An Asymmetry of Evil over Good

People have found creative uses for the asymmetries between good and evil. (See Chapter IX of the book here.) One example is in the tactics of the mid-twentieth century community organizer Saul Alinsky. He pioneered methods of agitating for social change, publishing his advice as the book Rules for Radicals. Many radical groups have copied his tactics to attempt to force their kind of societal change upon everyone.

Two of his planned protests are illustrative of his general approach. (Note that these were only threatened protests; they were not actually carried out. But he was always prepared to follow through, because if anyone called his bluff, he stood to lose credibility.) Both quotes that follow are from Rules for Radicals. First, a threat against the city of Chicago via its airport:

O’Hare Airport became the target…we tie up the lavatories. In the restrooms you drop a dime, enter, push the lock on the door — and you can stay there all day. What are the police going to do? Break in and demand evidence of legitimate occupancy? An intelligence study was launched to learn how many sit-down toilets for both men and women, as well as stand-up urinals, there were in the entire O’Hare Airport complex and how many men and women would be necessary for the nation’s first “sh*t-in.” The consequences of this kind of action would be catastrophic in many ways. People would be desperate for a place to relieve themselves. … O’Hare would soon become a shambles. The whole scene would become unbelievable and the laughter and ridicule would be nationwide.

Regrettably, another of his protest threats had a similar theme:

I [Alinsky] suggested that we might buy one hundred seats for one of Rochester’s symphony concerts.
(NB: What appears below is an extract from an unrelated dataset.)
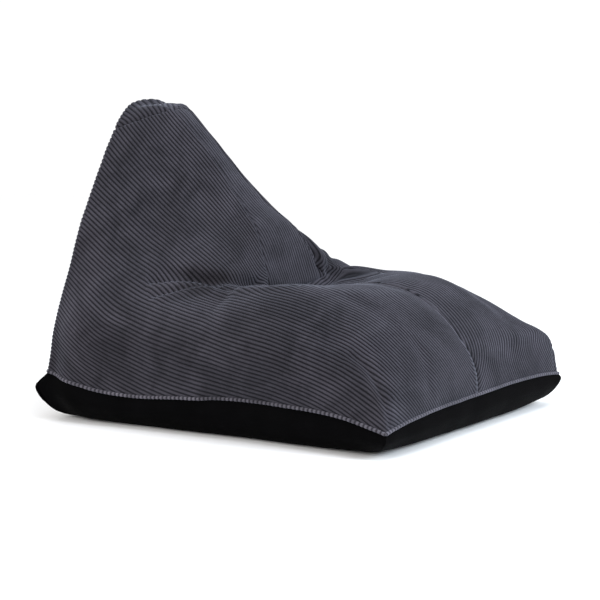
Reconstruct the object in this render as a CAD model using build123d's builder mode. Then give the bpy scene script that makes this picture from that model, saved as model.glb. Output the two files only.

We would select a concert in which the music was relatively quiet. [Those] who would be given the tickets would first be treated to a three-hour pre-concert dinner in the community, in which they would be fed nothing but baked beans, and lots of them; then the people would go to the symphony hall — with obvious consequences. Imagine the scene when the action began! The concert would be over before the first movement! (If this be a Freudian slip — so be it!) … The one thing that all oppressed people want to do to their oppressors is sh*t on them. Here was an approximate way to do this.

His juvenile tactics were effective because he knew it was far easier to threaten or commit harm, than to do something good: It is more provocative to rally people to occupy airport restrooms than to organize them to pass out food and drink to tired travelers. It takes only one day to ruin a symphony, but 90 lifetimes to create one. It is unfortunate, but evil does have this kind of perverse advantage over good.

We must avoid would-be leaders who exploit the advantages evil has over good. Reliance on such tactics to get what one wants is an indication of low character, and such leaders cannot and should not be trusted.